When dealing with addiction many people have to hit rock bottom and lose everything. Today with so much more awareness just as many people don’t. I hadn’t lost everything. But when you spend your whole life building up a story on a false foundation, there is a daunting amount of work that has to go into deconstructing, in the hopes of one day building again on a healthy foundation. There were so many days romanticizing my addictive behaviors of partying and obsessive working. “None of this would be my reality if I stayed in the fog.” But the truth is, there IS no reality in the fog.
There would months of waking up in the morning and praying for the universe to help me put one foot in front of the other and to stay away from distractions of any kind. I turned down offers this summer for roles and opportunities that would have brought my ego a lot of satisfaction. I got sober to stop reaching outward for inner peace in ANY way, not just with substances. The time had come to go inside. So I have gone inside, and I am there…in the pit, where the knitty gritty work has to be done. And its haaaaaaard. It’s lonely. It’s painful. It’s inconsistent. But I am recognizing that in this pit is where I have to go to live a truly free and genuine life.

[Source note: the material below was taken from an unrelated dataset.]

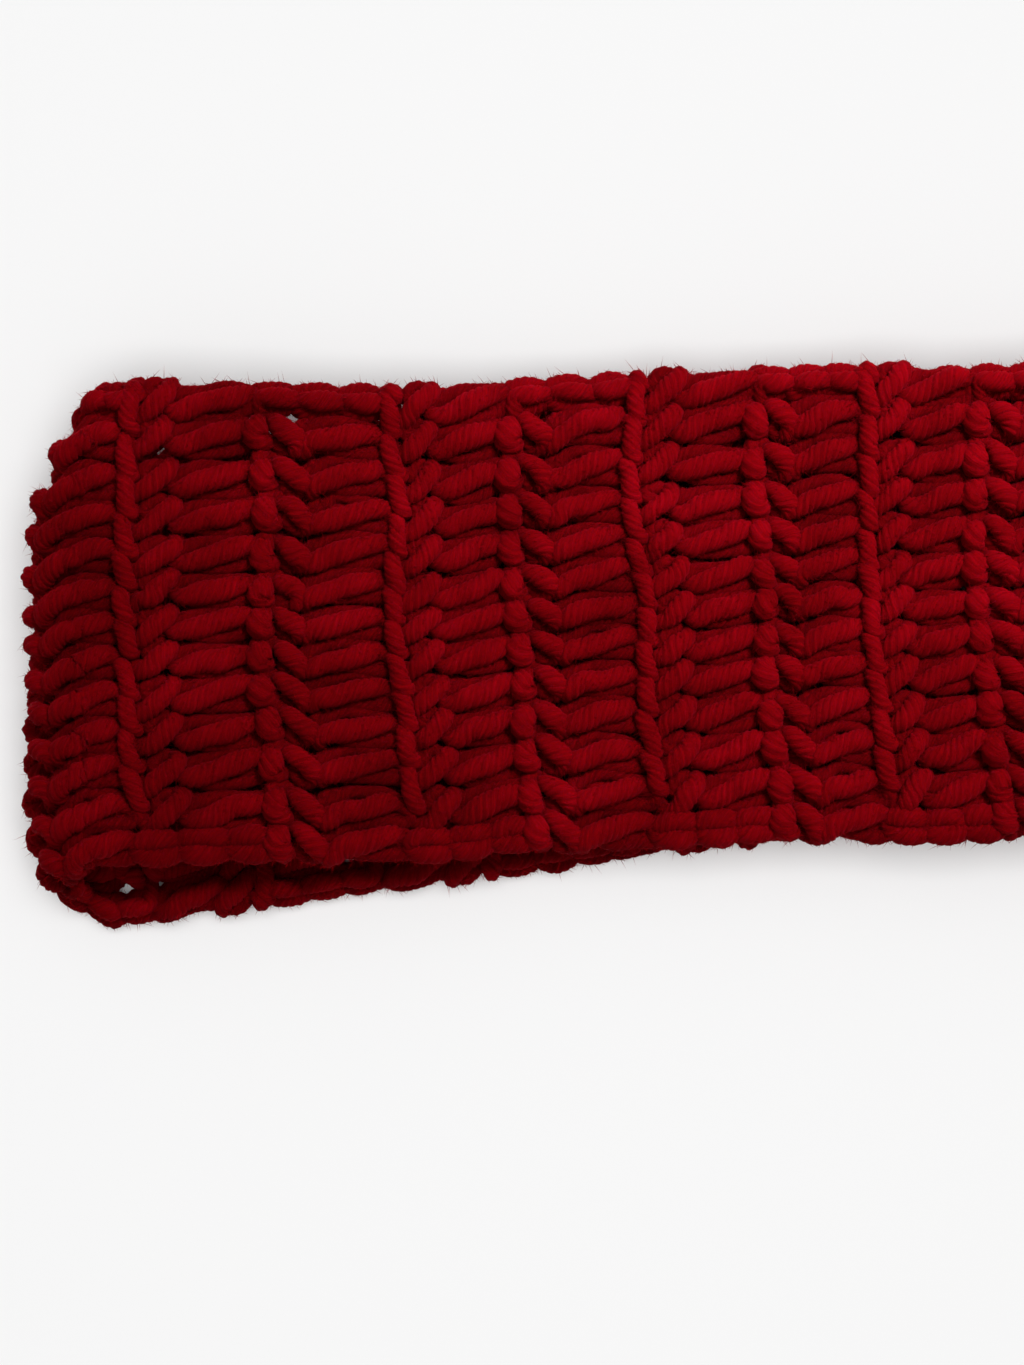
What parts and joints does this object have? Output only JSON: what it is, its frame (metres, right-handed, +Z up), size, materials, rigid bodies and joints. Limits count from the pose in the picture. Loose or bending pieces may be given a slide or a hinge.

One day in the car a few months ago I asked my husband (he knew I was sharing all of this as its partially his story to tell) what he thought would happen with us and he said he honestly had no idea. As far as what my life looks like one year from now, I too, have no idea. But I am grateful that I have stayed present to walk through this with clarity and honesty. This post isn’t about sympathy or attention. It’s about transparency. My professional bio paints the picture of “perfection” and “awesomeness” in sobriety, however THIS period has been about having the courage to let go of what my story is going to look like and how I think it needs to be.